Outro revés para as finanças da 777 ocorreu em janeiro deste ano, quando a Autoridade Monetária de Bermudas (paraíso fiscal no Caribe) bloqueou US$ 2,2 bilhões pertencentes à 777 Re, resseguradora do grupo que comprou o Vasco e cuja sede está no país caribenho. A agência de classificação de risco AM Best, especializada em seguradoras, rebaixou a nota da empresa de B para C-.
“Projeções irreais” de desempenho dos clubes
Em partes do processo, a Leadenhall menciona os prejuízos contínuos dos clubes de futebol geridos pela 777 ao redor do mundo. O documento reproduz declarações de Josh Wander ao “Financial Times” em 31 de agosto de 2023, quando afirmou que o objetivo final seria deixar de vender produtos simples, como cachorro-quente ou cerveja, para os torcedores, e passar a oferecer seguros ou serviços financeiros.
O Vasco é citado uma vez na ação, quando o fundo britânico argumenta que as projeções financeiras da 777 para seus clubes são fantasiosas. Além do Vasco, a empresa também gerencia o Genoa (Itália), o Standard Liège (Bélgica), o Red Star (França), o Melbourne Victory (Austrália) e o Hertha Berlim (Alemanha), além de possuir uma participação minoritária no Sevilla (Espanha). O grupo possui um acordo para adquirir o Everton (Inglaterra), mas o negócio ainda não foi concretizado.

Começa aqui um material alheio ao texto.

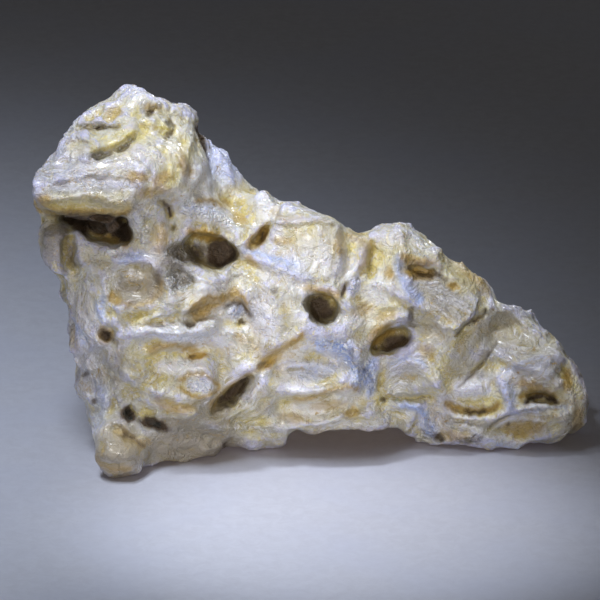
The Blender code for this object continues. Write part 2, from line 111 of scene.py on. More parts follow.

— As garantias oferecidas pela 777 para manter a operação do Genoa são baseadas em projeções irrealistas de crescimento em todas as fontes de receita e redução das despesas operacionais, apesar do declínio iminente da maior fonte de receita do Genoa, proveniente dos direitos de televisão. A 777 Partners também apresentou projeções financeiras para outros clubes, incluindo Standard Liège, Hertha e Vasco da Gama, prevendo desempenhos e participações em ligas europeias altamente improváveis — aponta a ação da Leadenhall.
Situação atual no Vasco
No Vasco, a 777 está em dia com suas obrigações financeiras. Em outubro de 2023, houve um leve atraso de alguns dias no pagamento de R$ 110 milhões.
O maior aporte, de R$ 270 milhões, está previsto para setembro deste ano. Preocupado com as notícias relativas à saúde financeira da 777, o departamento jurídico do clube enviou uma notificação à empresa exigindo garantias de que o pagamento será realizado na data acordada.
No ano de 2023, de acordo com o balanço divulgado no último dia 30, a SAF do Vasco registrou um prejuízo de R$ 123 milhões.